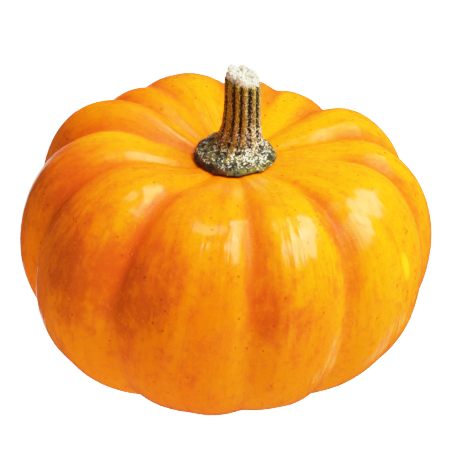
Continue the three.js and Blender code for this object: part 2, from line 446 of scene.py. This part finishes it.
def groove_depth(azimuth):
    """Depth of the stem's surface below its ridges' tops."""
    for i, (at, depth) in enumerate(STEM_GROOVES):
        next_at, next_depth = STEM_GROOVES[(i + 1) % len(STEM_GROOVES)]
        width = (next_at - at) % 360
        past = (azimuth - at) % 360
        if past <= width:
            across = past / width
            return mixed(depth, next_depth, across) * (1 - abs(math.sin(math.pi * across)) ** 0.7)
    return 0


STEM_COLUMNS = 288
ROWS_PER_STEP = 6
# While the rows are spun they are this far apart, and a hair off the axis
ROW_SPACING = 0.4
HAIR = 0.001
# The seat's own ups and downs are gone this far up, and the slant of the break comes in between these
EVEN_ABOVE = 4
SLANT_FROM = 15
SLANT_FULL = 23
# Unevenness of the whole stem, of the foot on top of that, and the finer grain
STEM_LUMPS = 0.14
FOOT_LUMPS = 0.2
STEM_GRAIN = 0.13


def eased_rows(rows):
    """More rows between the given ones, on a smooth curve through them."""
    found = []
    last = len(rows) - 1
    for i in range(last):
        before = rows[max(i - 1, 0)]
        start = rows[i]
        end = rows[i + 1]
        after = rows[min(i + 2, last)]
        for step in range(ROWS_PER_STEP):
            t = step / ROWS_PER_STEP
            row = []
            for p, q, s, w in zip(before, start, end, after):
                row.append(
                    0.5
                    * (
                        2 * q
                        + (s - p) * t
                        + (2 * p - 5 * q + 4 * s - w) * t**2
                        + (3 * q - p - 3 * s + w) * t**3
                    )
                )
            found.append(row)
    found.append(list(rows[last]))
    return found


def break_slant(azimuth):
    return BREAK_RISE * math.cos(math.radians(azimuth - BREAK_TOWARDS))


def foot_lobe(azimuth):
    return FOOT_LOBE_HEIGHT * math.cos(math.radians(azimuth - FOOT_LOBE_AT) * FOOT_LOBES)


def turned(outline, columns):
    """An outline of radius and height, spun into a closed form. Each point keeps its row's number."""
    bm = bmesh.new()
    row = bm.verts.layers.float.new("row")
    chain = []
    for i, (radius, height) in enumerate(outline):
        v = bm.verts.new((radius, 0, height))
        v[row] = i
        chain.append(v)
    edges = [bm.edges.new(pair) for pair in zip(chain, chain[1:])]
    bmesh.ops.spin(
        bm,
        geom=chain + edges,
        cent=(0, 0, 0),
        axis=(0, 0, 1),
        angle=math.tau,
        steps=columns,
        use_merge=True,
    )
    bmesh.ops.remove_doubles(bm, verts=bm.verts, dist=1e-5)
    bmesh.ops.recalc_face_normals(bm, faces=bm.faces)
    return bm


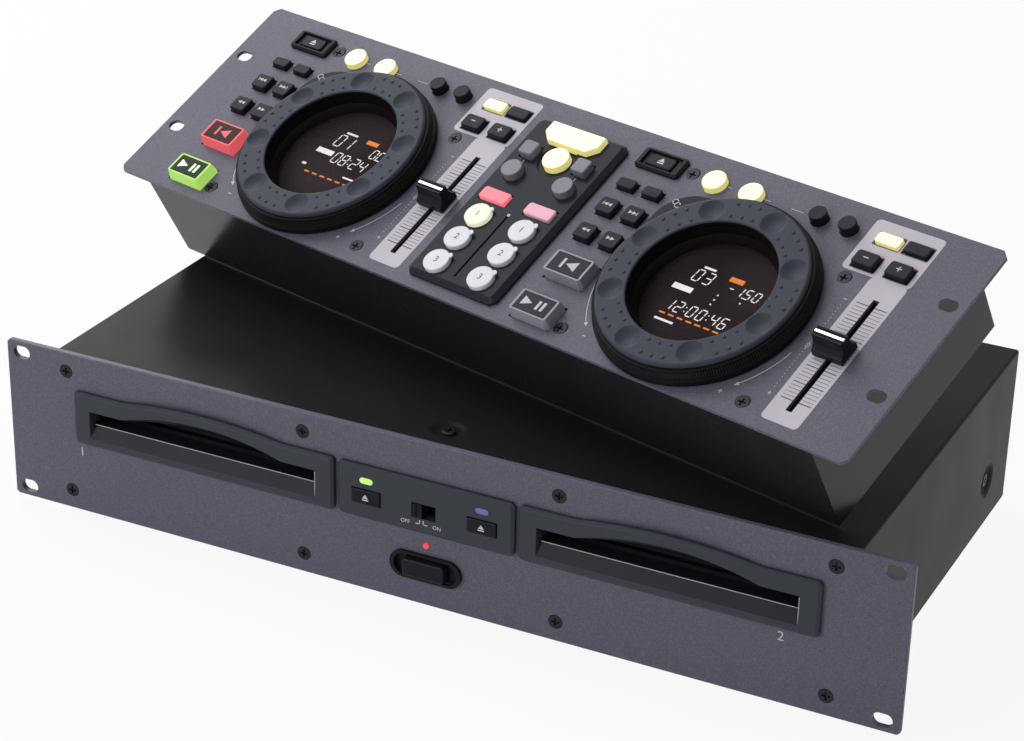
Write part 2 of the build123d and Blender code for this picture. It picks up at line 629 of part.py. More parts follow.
def power_bezel():
    """Stadium rim with a sunk floor round the power button."""
    ring = front(SlotOverall(*POWER_BEZEL), -POWER_RIM, 0)
    ring += front(SlotOverall(POWER_BEZEL[0] - 3.6, POWER_BEZEL[1] - 3.6), 0, FITTING_DEEP)
    ring -= front(SlotOverall(*POWER_WELL), -POWER_RIM - 1, 1.2)
    hole = Rectangle(POWER_BUTTON[0] + 2 * KEY_GAP, POWER_BUTTON[1] + 2 * KEY_GAP)
    return Pos(0, 0, POWER_Z) * (ring - front(hole, -1, FITTING_DEEP + 1))


def power_button():
    cap = front(cut_corners(*POWER_BUTTON, 1.0), -POWER_PROUD, FITTING_DEEP + POWER_STEM)
    return Pos(0, 0, POWER_Z) * eased(cap, -Axis.Y, 0.6)


def player_eject_button():
    end = KEY_SWITCH_Y - PLAYER_EJECT_TRAVEL - STANDING_GAP
    cap = front(cut_corners(*PLAYER_EJECT_SIZE, 0.5), -PLAYER_EJECT_PROUD, end)
    return Pos(0, 0, PLAYER_EJECT_Z) * eased(cap, -Axis.Y, 0.4)


def mode_switch():
    """Slide knob with a finger groove, at its left stop; a flat slider behind it closes the slot."""
    tip = -BEZEL_PROUD - SWITCH_PROUD
    back = FITTING_DEEP + SLIDER_GAP
    knob = front(Rectangle(*SWITCH_KNOB), tip, SWITCH_NECK)
    knob -= Pos(0, tip, 0) * Box(*SWITCH_GROOVE, SWITCH_KNOB[1] + 1)
    stem = front(Rectangle(*SWITCH_STEM), SWITCH_NECK, back)
    slider = front(Rectangle(SWITCH_SLOT[0] + SWITCH_TRAVEL, SWITCH_SLOT[1] + 2), back, back + SLIDER_THICK)
    return Pos(-SWITCH_TRAVEL / 2, 0, SWITCH_Z) * (knob + stem + slider)


def indicator_lenses():
    oval = front(SlotOverall(*LENS_SIZE), -BEZEL_PROUD - 0.4, FITTING_DEEP)
    pieces = [Pos(side * PLAYER_EJECT_X, 0, LENS_Z) * oval for side in (-1, 1)]
    return pieces + [Pos(0, 0, POWER_LAMP_Z) * front(Circle(POWER_LAMP_DIAMETER / 2), -1, WALL_BACK)]


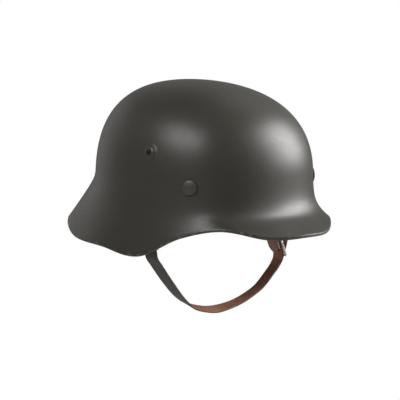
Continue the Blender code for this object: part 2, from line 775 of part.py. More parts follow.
def build():
    for old in list(bpy.data.objects):
        bpy.data.objects.remove(old)
    steel = [shell(), strap_band()]
    for spot in ("right", "left", "rear"):
        rivet(spot)
        cutter = rivet_cutter(spot)
        for piece in steel:
            combine(piece, "DIFFERENCE", cutter)
    chin_strap()
    buckle_strap()
    buckle()
    buckle_prong()


build()
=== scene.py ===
"""A pressed steel helmet with its chin strap buckled: satin paint, worn leather and dull steel."""

import math

import bmesh
import bpy
from mathutils import Matrix, Vector


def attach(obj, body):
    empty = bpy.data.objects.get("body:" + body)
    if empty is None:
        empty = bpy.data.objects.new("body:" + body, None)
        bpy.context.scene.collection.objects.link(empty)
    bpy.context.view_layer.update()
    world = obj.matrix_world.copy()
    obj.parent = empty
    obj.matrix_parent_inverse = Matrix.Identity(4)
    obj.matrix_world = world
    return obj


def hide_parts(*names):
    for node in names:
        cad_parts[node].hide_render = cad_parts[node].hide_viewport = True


# Steel form, in metres and in shares of its length, width and height
SHELL_LENGTH = 0.295
SHELL_WIDTH = 0.220
SHELL_HEIGHT = 0.158
WALL = 0.0012
HEM_THICKNESS = 0.0034
HEM_ROUNDING = 0.0010
CROWN_RADIUS_LENGTHWISE = 0.255
CROWN_RADIUS_ACROSS = 0.165
CROWN_REACH_LIMIT = 0.98
BREAK_SHARE = 0.62
HALF_LENGTH = SHELL_LENGTH / 2
HALF_WIDTH = SHELL_WIDTH / 2

OVALS = {
    "break": dict(front=0.819, rear=0.706, widest=0.162, half_width=0.891,
                  front_fullness=0.10, front_pinch=0.0, rear_fullness=0.0),
    "rim": dict(front=1.068, rear=0.932, widest=0.102, half_width=1.0,
                front_fullness=-0.03, front_pinch=0.34, rear_fullness=0.15),
}
PROFILES = {
    "front": dict(break_drop=0.557, shoulder=0.87, batter=0.0, turn_drop=0.800, sharpness=0.92),
    "side": dict(break_drop=0.557, shoulder=0.83, batter=0.02, turn_drop=0.730, sharpness=0.90),
    "rear": dict(break_drop=0.557, shoulder=0.65, batter=0.07, turn_drop=0.570, sharpness=0.80),
}
RIM_ROWS = (
    dict(angle=0, drop=0.863),
    dict(angle=22, drop=0.864),
    dict(angle=44, drop=0.819),
    dict(angle=62, drop=0.873),
    dict(angle=80, drop=1.000),
    dict(angle=100, drop=0.975),
    dict(angle=125, drop=0.963),
    dict(angle=150, drop=0.884),
    dict(angle=180, drop=0.880),
)

# Ventilation holes and rivets
VENT_ANGLE = 79.0
VENT_DROP = 0.062
VENT_HOLE_DIAMETER = 0.0055
VENT_BOSS_DIAMETER = 0.0155
VENT_BOSS_HEIGHT = 0.0026
VENT_CREST_WIDTH = 0.0006
SIDE_RIVET_ANGLE = 54.0
RIVET_DROP = 0.0928
RIVET_HEAD_DIAMETER = 0.0145
RIVET_HEAD_HEIGHT = 0.0026
RIVET_HEAD_EDGE = 0.0009
RIVET_UNDERCUT = 0.0011
RIVET_SOFTENING = 0.0003
RIVET_SHANK_DIAMETER = 0.005
RIVET_TAIL_DIAMETER = 0.010
RIVET_TAIL_THICKNESS = 0.001
RIVET_HOLE_DIAMETER = 0.0056

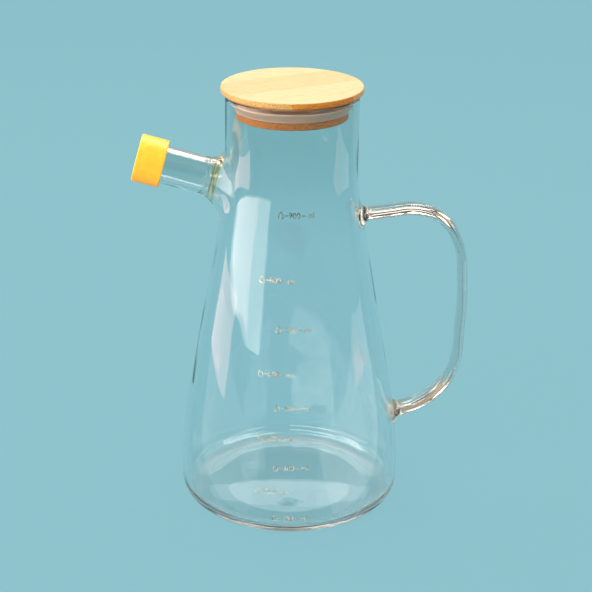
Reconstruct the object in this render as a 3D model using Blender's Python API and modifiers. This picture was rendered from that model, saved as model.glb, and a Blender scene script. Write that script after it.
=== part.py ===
"""Glass oil cruet: a conical blown vessel with a fused spout and strap handle, a bamboo lid with its
silicone seal, and a silicone cap over the spout. Metres, +Z up, origin at the centre of the base,
the spout towards -X and the handle towards +X."""

import math

import bmesh
import bpy
from mathutils import Vector

MM = 0.001
GAP = 0.3 * MM  # clearance between pieces that touch

# glass body, heights above the table
BODY_RADIUS = 54.3 * MM
NECK_RADIUS = 31.5 * MM
HEEL_RADIUS = 8.1 * MM
INNER_HEEL_RADIUS = 5.5 * MM
WALL = 2.2 * MM
FLOOR = 2.6 * MM
BELLY_TOP = 12.0 * MM
CONE_FOOT = 54.0 * MM
CONE_HEAD = 150.0 * MM
NECK_FOOT = 174.0 * MM
RIM_HEIGHT = 206.0 * MM
RIM_ROUNDING = 1.0 * MM
BODY_SIDES = 60
CONE_SLOPE = (BODY_RADIUS - NECK_RADIUS) / ((CONE_HEAD + NECK_FOOT - BELLY_TOP - CONE_FOOT) / 2)

# spout: a straight tube whose axis leaves the neck wall at SPOUT_ROOT
SPOUT_ROOT = Vector((-NECK_RADIUS, 0, 163.0 * MM))
SPOUT_RISE = math.radians(15.2)
SPOUT_RADIUS = 9.1 * MM
SPOUT_BORE = 7.3 * MM
SPOUT_TIP = 40.4 * MM
SPOUT_SIDES = 40
FLARE_TOP = 7.0 * MM  # how far the weld runs out along the tube and along the wall
FLARE_BOTTOM = 10.0 * MM
FLARE_FULLNESS_TOP = 0.35  # 0 is a hollow fillet, 1 a straight chamfer
FLARE_FULLNESS_BOTTOM = 0.65

# handle: an oval strap bent in the XZ plane
HANDLE_THICKNESS = 5.0 * MM
HANDLE_WIDTH = 13.6 * MM
HANDLE_WELD = 1.18  # size at the welds over size along the strap
HANDLE_ROUTE = [  # x, z in mm: top weld, arch, grip, lower bend, bottom weld
    (32.8, 146.6), (36.5, 147.1), (47.0, 148.6), (59.5, 149.9), (71.5, 145.8), (80.3, 133.8), (83.6, 112.0),
    (83.5, 90.0), (81.2, 67.0), (74.0, 54.6), (62.6, 46.4), (54.8, 43.5), (51.4, 42.4),
]

# lid: a bamboo disc with a plug that goes down into the neck
LID_TOP = 210.0 * MM
LID_RADIUS = 33.4 * MM
LID_UNDERSIDE = RIM_HEIGHT + GAP
LID_UNDERSIDE_RADIUS = 31.6 * MM
LID_ROUNDING = 0.8 * MM
LID_SHOULDER = 1.1 * MM
PLUG_RADIUS = 26.4 * MM
PLUG_BOTTOM = 195.5 * MM
PLUG_ROUNDING = 0.6 * MM
GROOVE_RADIUS = 24.5 * MM
GROOVE_BOTTOM = 198.8 * MM
GROOVE_TOP = 203.9 * MM

# seal: a flared silicone ring in the plug's groove
SEAL_LIP_RADIUS = NECK_RADIUS - WALL - GAP
SEAL_FOOT_RADIUS = 26.9 * MM
SEAL_LIP_THICKNESS = 0.8 * MM

# cap: a silicone cup pushed over the spout
CAP_RADIUS = 11.4 * MM
CAP_LENGTH = 13.2 * MM
CAP_END = 2.6 * MM
CAP_ROUNDING = 0.6 * MM
CAP_SIDES = 48

SPOUT_AXIS = Vector((-math.cos(SPOUT_RISE), 0, math.sin(SPOUT_RISE)))
SPOUT_UP = Vector((math.sin(SPOUT_RISE), 0, math.cos(SPOUT_RISE)))
SPOUT_SIDE = Vector((0, 1, 0))


def clear_scene():
    for obj in list(bpy.data.objects):
        bpy.data.objects.remove(obj, do_unlink=True)


def new_collection(name):
    collection = bpy.data.collections.new(name)
    bpy.context.scene.collection.children.link(collection)
    return collection


def material(name, colour, roughness, metallic=0.0, transmission=0.0):
    made = bpy.data.materials.new(name)
    made.use_nodes = True
    shader = made.node_tree.nodes["Principled BSDF"]
    shader.inputs["Base Color"].default_value = (*colour, 1)
    shader.inputs["Roughness"].default_value = roughness
    shader.inputs["Metallic"].default_value = metallic
    shader.inputs["Transmission Weight"].default_value = transmission
    return made


def arc(centre_r, centre_z, radius, start, end, steps):
    """Points (r, z) of an arc; angles in degrees from the +r direction, towards +z."""
    points = []
    for i in range(steps + 1):
        angle = math.radians(start + (end - start) * i / steps)
        points.append((centre_r + radius * math.cos(angle), centre_z + radius * math.sin(angle)))
    return points


def eased_length(z, start, end):
    """The integral of a smooth step from 0 to 1 between start and end: a wall that bends gently."""
    if z <= start:
        return 0.0
    if z >= end:
        return z - (start + end) / 2
    t = (z - start) / (end - start)
    return (end - start) * (t**3 - t**4 / 2)


def body_radius(z):
    """Outer radius of the vessel's side at height z."""
    bend = eased_length(z, BELLY_TOP, CONE_FOOT) - eased_length(z, CONE_HEAD, NECK_FOOT)
    return BODY_RADIUS - CONE_SLOPE * bend


def side_heights(top, bottom):
    """Heights at which the side needs a ring of points, from top to bottom."""
    heights = [top]
    for start, end, steps in ((CONE_HEAD, NECK_FOOT, 7), (BELLY_TOP, CONE_FOOT, 7)):
        heights += [end - (end - start) * i / steps for i in range(steps + 1)]
    return [z for z in heights + [bottom] if bottom <= z <= top]


def turned(name, profile, sides, collection, closed=False):
    """A Screw of the profile (r, z), which runs down the outer side from the top."""
    mesh = bpy.data.meshes.new(name)
    points = [(r, 0, z) for r, z in profile]
    edges = [(i, i + 1) for i in range(len(points) - 1)]
    if closed:
        edges.append((len(points) - 1, 0))
    mesh.from_pydata(points, edges, [])
    obj = bpy.data.objects.new(name, mesh)
    collection.objects.link(obj)
    screw = obj.modifiers.new("Turn", "SCREW")
    screw.axis = "Z"
    screw.steps = sides
    screw.render_steps = sides
    screw.use_merge_vertices = True
    screw.merge_threshold = 0.00001
    screw.use_smooth_shade = True
    return obj


def boolean(obj, other, operation):
    modifier = obj.modifiers.new(operation.title(), "BOOLEAN")
    modifier.operation = operation
    modifier.solver = "EXACT"
    modifier.object = other


def as_helper(obj):
    obj.hide_render = True
    obj.display_type = "WIRE"
    return obj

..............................

• _WORK INSTRUCTIONS_:
Emit only the lines from the one containing "for piece in" through the one containing "cad_parts[node].hide_render = cad_parts[node].hide_viewport", copied exactly.

• _THE COMPLETED TASK_:
        for piece in steel:
            combine(piece, "DIFFERENCE", cutter)
    chin_strap()
    buckle_strap()
    buckle()
    buckle_prong()


build()
=== scene.py ===
"""A pressed steel helmet with its chin strap buckled: satin paint, worn leather and dull steel."""

import math

import bmesh
import bpy
from mathutils import Matrix, Vector


def attach(obj, body):
    empty = bpy.data.objects.get("body:" + body)
    if empty is None:
        empty = bpy.data.objects.new("body:" + body, None)
        bpy.context.scene.collection.objects.link(empty)
    bpy.context.view_layer.update()
    world = obj.matrix_world.copy()
    obj.parent = empty
    obj.matrix_parent_inverse = Matrix.Identity(4)
    obj.matrix_world = world
    return obj


def hide_parts(*names):
    for node in names:
        cad_parts[node].hide_render = cad_parts[node].hide_viewport = True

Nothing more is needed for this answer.